* _Exercise_:
Within the records below, reproduce without change the lines from the line that has "for flank, sign in" through the line that has "zip(*points))), Vector(map(max, zip(*points)))", and only those.

— start of Data listing —

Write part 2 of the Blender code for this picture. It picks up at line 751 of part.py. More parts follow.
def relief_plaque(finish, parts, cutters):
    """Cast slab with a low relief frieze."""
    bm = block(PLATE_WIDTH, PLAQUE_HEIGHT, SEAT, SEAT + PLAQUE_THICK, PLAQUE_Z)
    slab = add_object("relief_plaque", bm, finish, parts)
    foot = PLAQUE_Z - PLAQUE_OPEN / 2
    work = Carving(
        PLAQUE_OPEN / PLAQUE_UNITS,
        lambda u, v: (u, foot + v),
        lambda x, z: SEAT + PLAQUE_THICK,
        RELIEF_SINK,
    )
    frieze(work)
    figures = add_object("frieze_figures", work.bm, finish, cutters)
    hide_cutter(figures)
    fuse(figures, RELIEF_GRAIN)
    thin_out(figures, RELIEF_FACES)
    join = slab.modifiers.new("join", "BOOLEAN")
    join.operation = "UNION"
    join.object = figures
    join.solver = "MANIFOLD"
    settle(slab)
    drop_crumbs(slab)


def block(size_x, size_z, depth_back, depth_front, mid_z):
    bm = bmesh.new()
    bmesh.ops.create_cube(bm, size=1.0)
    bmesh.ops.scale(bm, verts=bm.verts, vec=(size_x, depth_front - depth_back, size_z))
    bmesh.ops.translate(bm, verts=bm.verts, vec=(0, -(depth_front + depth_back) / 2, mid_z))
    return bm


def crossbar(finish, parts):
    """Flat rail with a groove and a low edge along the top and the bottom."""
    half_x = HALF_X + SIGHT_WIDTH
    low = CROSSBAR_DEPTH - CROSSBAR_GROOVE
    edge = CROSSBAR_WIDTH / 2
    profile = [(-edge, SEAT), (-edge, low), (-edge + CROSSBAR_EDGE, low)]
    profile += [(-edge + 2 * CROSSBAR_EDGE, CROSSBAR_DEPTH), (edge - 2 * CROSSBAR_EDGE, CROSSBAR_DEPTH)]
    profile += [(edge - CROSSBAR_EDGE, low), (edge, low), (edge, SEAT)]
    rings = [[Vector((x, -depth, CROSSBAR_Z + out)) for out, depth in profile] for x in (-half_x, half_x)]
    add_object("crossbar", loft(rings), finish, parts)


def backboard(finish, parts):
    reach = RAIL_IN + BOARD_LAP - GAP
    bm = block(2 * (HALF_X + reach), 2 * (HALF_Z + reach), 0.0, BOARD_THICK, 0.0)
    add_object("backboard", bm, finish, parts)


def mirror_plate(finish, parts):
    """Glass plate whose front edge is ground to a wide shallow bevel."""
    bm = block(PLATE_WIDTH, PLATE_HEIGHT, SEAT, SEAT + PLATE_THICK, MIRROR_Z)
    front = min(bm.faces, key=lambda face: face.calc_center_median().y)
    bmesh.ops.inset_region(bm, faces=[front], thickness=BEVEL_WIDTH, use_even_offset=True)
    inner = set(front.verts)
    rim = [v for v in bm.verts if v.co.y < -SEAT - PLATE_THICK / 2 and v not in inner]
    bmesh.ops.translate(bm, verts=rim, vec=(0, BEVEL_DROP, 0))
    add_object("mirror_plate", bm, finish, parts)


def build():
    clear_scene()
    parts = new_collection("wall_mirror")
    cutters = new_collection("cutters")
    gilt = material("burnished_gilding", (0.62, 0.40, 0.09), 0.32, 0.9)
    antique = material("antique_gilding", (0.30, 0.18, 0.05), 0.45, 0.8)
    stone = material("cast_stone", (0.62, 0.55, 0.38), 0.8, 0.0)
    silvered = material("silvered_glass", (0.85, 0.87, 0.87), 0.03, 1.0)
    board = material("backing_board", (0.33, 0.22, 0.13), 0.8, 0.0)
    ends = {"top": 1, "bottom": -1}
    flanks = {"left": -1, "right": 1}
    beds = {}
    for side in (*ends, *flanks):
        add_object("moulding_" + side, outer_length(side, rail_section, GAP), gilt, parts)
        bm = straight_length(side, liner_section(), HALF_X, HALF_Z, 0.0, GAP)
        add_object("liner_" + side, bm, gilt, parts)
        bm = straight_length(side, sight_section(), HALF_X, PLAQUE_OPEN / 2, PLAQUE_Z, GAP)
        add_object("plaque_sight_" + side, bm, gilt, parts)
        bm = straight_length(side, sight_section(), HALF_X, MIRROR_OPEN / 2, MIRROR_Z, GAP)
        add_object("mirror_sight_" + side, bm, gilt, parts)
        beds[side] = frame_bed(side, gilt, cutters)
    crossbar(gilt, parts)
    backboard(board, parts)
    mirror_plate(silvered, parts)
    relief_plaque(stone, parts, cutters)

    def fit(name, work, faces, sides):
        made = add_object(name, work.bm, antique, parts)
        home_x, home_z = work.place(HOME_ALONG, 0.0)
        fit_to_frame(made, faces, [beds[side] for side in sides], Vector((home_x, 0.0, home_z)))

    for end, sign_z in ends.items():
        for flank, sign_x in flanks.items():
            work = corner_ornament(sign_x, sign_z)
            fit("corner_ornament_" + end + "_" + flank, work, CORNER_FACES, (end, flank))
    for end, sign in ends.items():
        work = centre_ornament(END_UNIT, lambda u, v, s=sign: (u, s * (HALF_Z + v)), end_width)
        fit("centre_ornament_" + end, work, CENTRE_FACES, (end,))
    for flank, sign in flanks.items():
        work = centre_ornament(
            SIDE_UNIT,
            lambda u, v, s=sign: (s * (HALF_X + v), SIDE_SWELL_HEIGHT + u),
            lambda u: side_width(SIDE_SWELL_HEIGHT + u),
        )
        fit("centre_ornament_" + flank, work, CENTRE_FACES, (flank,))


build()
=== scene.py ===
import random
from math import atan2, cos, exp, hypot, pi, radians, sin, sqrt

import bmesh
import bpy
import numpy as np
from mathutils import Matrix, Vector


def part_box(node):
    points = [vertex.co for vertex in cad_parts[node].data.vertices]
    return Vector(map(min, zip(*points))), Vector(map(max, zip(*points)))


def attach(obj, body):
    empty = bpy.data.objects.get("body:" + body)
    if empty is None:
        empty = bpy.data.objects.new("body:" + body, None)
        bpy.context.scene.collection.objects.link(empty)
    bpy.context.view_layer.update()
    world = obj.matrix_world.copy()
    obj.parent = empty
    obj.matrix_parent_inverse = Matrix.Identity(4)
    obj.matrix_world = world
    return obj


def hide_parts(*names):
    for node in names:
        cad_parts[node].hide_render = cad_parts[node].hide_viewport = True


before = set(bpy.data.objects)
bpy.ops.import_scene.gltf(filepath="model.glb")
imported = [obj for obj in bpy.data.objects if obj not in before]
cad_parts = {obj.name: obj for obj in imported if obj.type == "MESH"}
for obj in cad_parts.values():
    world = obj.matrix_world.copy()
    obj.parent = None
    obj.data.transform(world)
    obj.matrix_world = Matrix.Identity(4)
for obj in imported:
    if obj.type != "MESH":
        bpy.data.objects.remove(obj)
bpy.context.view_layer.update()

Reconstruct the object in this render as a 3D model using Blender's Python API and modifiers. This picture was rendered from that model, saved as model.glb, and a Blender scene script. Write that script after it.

— end of Data listing —

* _Exercise result_:
    for flank, sign in flanks.items():
        work = centre_ornament(
            SIDE_UNIT,
            lambda u, v, s=sign: (s * (HALF_X + v), SIDE_SWELL_HEIGHT + u),
            lambda u: side_width(SIDE_SWELL_HEIGHT + u),
        )
        fit("centre_ornament_" + flank, work, CENTRE_FACES, (flank,))


build()
=== scene.py ===
import random
from math import atan2, cos, exp, hypot, pi, radians, sin, sqrt

import bmesh
import bpy
import numpy as np
from mathutils import Matrix, Vector


def part_box(node):
    points = [vertex.co for vertex in cad_parts[node].data.vertices]
    return Vector(map(min, zip(*points))), Vector(map(max, zip(*points)))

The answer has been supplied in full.